Written exercise:
List every line below containing "starting".

Exercise inputs:
--- BEGIN ---

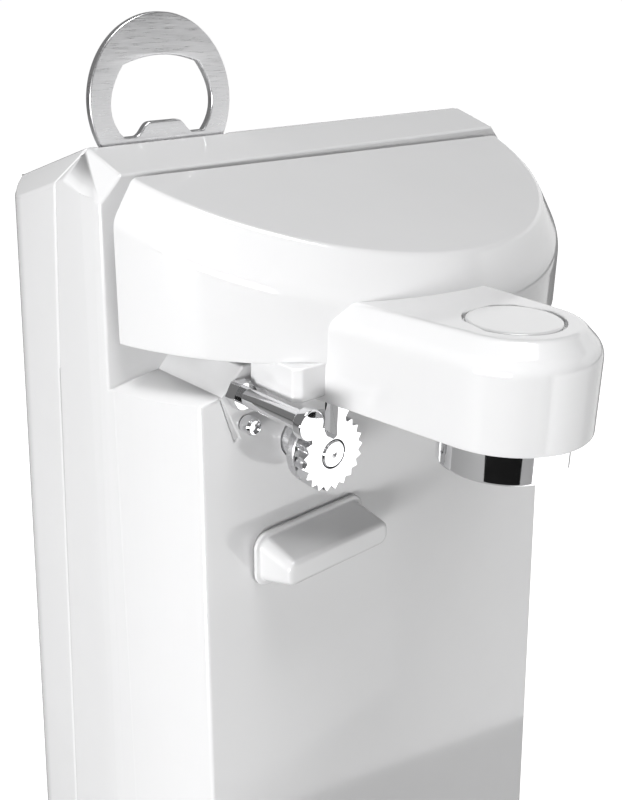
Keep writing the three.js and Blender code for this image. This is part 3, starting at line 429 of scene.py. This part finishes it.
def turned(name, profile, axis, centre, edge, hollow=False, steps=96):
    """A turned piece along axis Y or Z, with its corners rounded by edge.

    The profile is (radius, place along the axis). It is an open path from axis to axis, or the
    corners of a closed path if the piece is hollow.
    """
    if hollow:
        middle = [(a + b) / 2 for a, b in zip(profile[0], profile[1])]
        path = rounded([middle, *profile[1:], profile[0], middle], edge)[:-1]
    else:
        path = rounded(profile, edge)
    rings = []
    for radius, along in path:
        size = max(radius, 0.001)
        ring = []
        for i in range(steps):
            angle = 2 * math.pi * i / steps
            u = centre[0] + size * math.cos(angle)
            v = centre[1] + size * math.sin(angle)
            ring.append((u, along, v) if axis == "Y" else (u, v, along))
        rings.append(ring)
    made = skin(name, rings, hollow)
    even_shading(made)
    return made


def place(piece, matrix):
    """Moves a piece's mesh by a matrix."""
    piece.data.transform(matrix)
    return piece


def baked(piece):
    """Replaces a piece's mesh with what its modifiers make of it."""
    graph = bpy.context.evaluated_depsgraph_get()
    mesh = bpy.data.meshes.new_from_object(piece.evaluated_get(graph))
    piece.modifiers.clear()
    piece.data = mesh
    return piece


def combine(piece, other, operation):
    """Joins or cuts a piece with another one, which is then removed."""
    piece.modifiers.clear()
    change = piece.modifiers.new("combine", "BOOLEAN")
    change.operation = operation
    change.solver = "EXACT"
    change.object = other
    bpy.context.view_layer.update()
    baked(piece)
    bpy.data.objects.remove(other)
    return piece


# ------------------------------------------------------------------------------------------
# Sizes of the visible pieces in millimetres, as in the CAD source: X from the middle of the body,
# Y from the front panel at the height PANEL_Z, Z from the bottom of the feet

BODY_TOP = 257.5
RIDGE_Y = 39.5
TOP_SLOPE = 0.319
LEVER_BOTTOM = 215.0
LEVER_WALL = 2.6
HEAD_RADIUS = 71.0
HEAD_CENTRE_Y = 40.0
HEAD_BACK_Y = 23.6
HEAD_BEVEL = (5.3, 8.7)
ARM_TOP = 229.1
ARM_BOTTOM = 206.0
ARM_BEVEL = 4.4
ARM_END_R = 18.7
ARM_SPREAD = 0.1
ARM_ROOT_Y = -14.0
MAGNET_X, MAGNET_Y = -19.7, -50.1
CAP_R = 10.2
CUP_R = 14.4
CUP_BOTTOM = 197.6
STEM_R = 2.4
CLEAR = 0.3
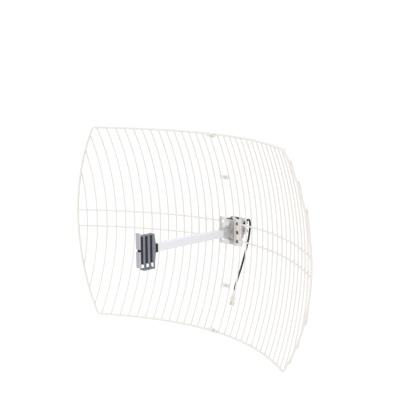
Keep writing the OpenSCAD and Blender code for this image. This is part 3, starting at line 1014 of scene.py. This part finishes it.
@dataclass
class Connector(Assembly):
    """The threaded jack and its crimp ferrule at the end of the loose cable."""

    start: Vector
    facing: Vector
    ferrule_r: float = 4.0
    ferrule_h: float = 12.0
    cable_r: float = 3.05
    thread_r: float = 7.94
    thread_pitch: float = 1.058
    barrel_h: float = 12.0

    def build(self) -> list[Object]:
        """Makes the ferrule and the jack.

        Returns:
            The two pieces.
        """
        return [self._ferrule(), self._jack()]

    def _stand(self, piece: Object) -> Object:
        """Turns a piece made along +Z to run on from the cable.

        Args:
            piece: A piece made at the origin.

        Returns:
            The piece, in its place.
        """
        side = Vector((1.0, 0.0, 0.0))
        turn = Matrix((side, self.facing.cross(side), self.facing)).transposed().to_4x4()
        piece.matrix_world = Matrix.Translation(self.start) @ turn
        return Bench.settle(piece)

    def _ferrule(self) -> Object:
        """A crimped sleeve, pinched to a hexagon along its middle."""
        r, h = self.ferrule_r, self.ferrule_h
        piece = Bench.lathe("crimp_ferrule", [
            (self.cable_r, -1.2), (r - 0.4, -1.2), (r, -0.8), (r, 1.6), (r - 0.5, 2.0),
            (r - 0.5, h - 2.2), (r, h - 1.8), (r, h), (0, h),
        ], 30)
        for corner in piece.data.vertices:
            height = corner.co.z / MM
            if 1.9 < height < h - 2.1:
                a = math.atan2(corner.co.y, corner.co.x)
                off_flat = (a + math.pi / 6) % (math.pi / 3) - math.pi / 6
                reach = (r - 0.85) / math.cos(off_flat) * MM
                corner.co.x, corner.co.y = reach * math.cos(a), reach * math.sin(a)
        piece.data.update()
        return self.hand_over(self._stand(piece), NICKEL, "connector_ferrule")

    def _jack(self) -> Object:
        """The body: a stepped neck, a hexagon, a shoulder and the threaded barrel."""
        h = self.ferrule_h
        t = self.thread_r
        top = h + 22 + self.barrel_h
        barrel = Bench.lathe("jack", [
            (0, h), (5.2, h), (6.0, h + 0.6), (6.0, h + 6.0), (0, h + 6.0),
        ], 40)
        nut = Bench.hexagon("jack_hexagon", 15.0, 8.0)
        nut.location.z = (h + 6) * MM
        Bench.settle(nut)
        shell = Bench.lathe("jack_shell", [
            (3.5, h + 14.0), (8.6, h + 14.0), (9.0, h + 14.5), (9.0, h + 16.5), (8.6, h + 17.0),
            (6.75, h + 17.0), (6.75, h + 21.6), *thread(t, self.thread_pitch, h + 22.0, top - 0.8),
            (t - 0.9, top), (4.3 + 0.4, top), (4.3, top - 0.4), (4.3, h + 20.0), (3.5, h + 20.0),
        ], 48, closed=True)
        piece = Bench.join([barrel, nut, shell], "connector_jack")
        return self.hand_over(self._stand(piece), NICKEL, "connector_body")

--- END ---
--- BEGIN ---

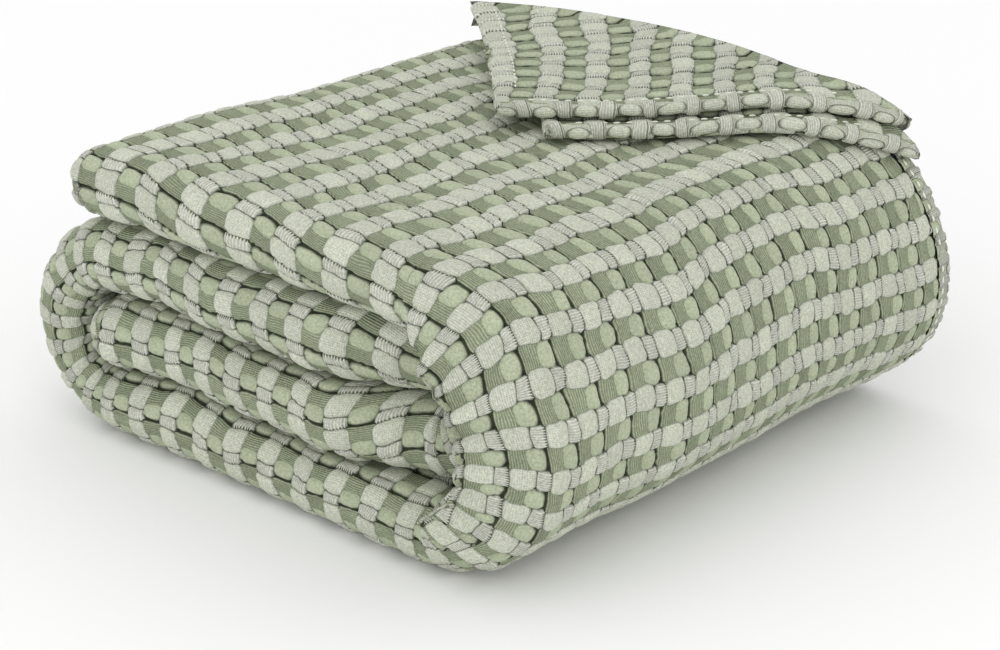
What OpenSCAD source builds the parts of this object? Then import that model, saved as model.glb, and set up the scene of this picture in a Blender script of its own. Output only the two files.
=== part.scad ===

--- END ---

Exercise solution:
Keep writing the three.js and Blender code for this image. This is part 3, starting at line 429 of scene.py. This part finishes it.
Keep writing the OpenSCAD and Blender code for this image. This is part 3, starting at line 1014 of scene.py. This part finishes it.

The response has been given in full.